What you are asked to do:
Reproduce the entire listing word for word.

Collected data:
/---

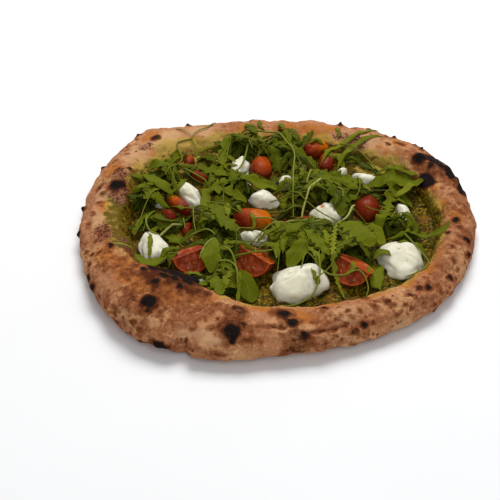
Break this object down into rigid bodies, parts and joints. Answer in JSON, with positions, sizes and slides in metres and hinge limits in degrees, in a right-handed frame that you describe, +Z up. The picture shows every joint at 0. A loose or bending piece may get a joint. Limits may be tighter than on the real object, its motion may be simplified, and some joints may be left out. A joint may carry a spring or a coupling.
{
  "type": "pesto pizza",
  "caption": "Hand-stretched pizza with a puffed charred rim, pesto, cut cherry tomatoes, soft cheese and rocket leaves.",
  "frame": {"origin": "under the middle of the pizza, on the flat underside of the dough, at the middle of its outline's box", "axes": "+Z up through the pizza; +X to the right and +Y away from the eater who sees the pizza as pictured"},
  "size_m": [0.3305, 0.3057, 0.0308],
  "materials": {
    "crust": "matte baked dough, floury, browned and charred in spots",
    "pesto": "oily, coarse green paste",
    "tomato": "smooth moist skin, wet flesh on the cut faces",
    "cheese": "soft moist satin",
    "rocket": "satin leaf with pale stalks and midribs"
  },
  "bodies": {
    "root": {"crust": "crust", "pesto": "pesto", "rocket": "rocket", "tomato_1": "tomato", "tomato_2": "tomato", "tomato_3": "tomato", "tomato_4": "tomato", "tomato_5": "tomato", "tomato_6": "tomato", "tomato_7": "tomato", "tomato_8": "tomato", "tomato_9": "tomato", "tomato_10": "tomato", "tomato_11": "tomato", "tomato_12": "tomato", "tomato_13": "tomato", "tomato_14": "tomato", "tomato_15": "tomato", "cheese_1": "cheese", "cheese_2": "cheese", "cheese_3": "cheese", "cheese_4": "cheese", "cheese_5": "cheese", "cheese_6": "cheese", "cheese_7": "cheese", "cheese_8": "cheese", "cheese_9": "cheese", "cheese_10": "cheese", "cheese_11": "cheese", "cheese_12": "cheese", "cheese_13": "cheese", "cheese_14": "cheese", "cheese_15": "cheese", "cheese_16": "cheese", "cheese_17": "cheese", "cheese_18": "cheese", "cheese_19": "cheese"}
  },
  "joints": []
}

\---

Finished exercise:
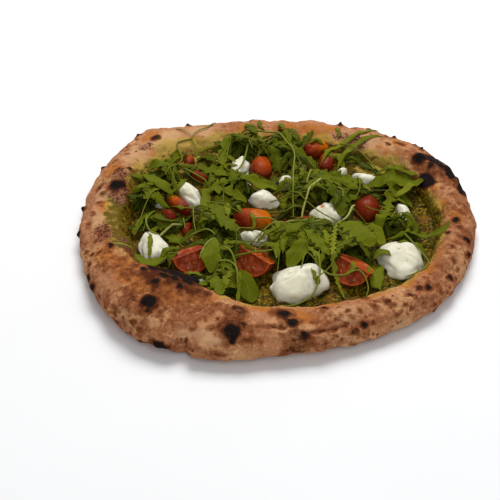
Break this object down into rigid bodies, parts and joints. Answer in JSON, with positions, sizes and slides in metres and hinge limits in degrees, in a right-handed frame that you describe, +Z up. The picture shows every joint at 0. A loose or bending piece may get a joint. Limits may be tighter than on the real object, its motion may be simplified, and some joints may be left out. A joint may carry a spring or a coupling.
{
  "type": "pesto pizza",
  "caption": "Hand-stretched pizza with a puffed charred rim, pesto, cut cherry tomatoes, soft cheese and rocket leaves.",
  "frame": {"origin": "under the middle of the pizza, on the flat underside of the dough, at the middle of its outline's box", "axes": "+Z up through the pizza; +X to the right and +Y away from the eater who sees the pizza as pictured"},
  "size_m": [0.3305, 0.3057, 0.0308],
  "materials": {
    "crust": "matte baked dough, floury, browned and charred in spots",
    "pesto": "oily, coarse green paste",
    "tomato": "smooth moist skin, wet flesh on the cut faces",
    "cheese": "soft moist satin",
    "rocket": "satin leaf with pale stalks and midribs"
  },
  "bodies": {
    "root": {"crust": "crust", "pesto": "pesto", "rocket": "rocket", "tomato_1": "tomato", "tomato_2": "tomato", "tomato_3": "tomato", "tomato_4": "tomato", "tomato_5": "tomato", "tomato_6": "tomato", "tomato_7": "tomato", "tomato_8": "tomato", "tomato_9": "tomato", "tomato_10": "tomato", "tomato_11": "tomato", "tomato_12": "tomato", "tomato_13": "tomato", "tomato_14": "tomato", "tomato_15": "tomato", "cheese_1": "cheese", "cheese_2": "cheese", "cheese_3": "cheese", "cheese_4": "cheese", "cheese_5": "cheese", "cheese_6": "cheese", "cheese_7": "cheese", "cheese_8": "cheese", "cheese_9": "cheese", "cheese_10": "cheese", "cheese_11": "cheese", "cheese_12": "cheese", "cheese_13": "cheese", "cheese_14": "cheese", "cheese_15": "cheese", "cheese_16": "cheese", "cheese_17": "cheese", "cheese_18": "cheese", "cheese_19": "cheese"}
  },
  "joints": []
}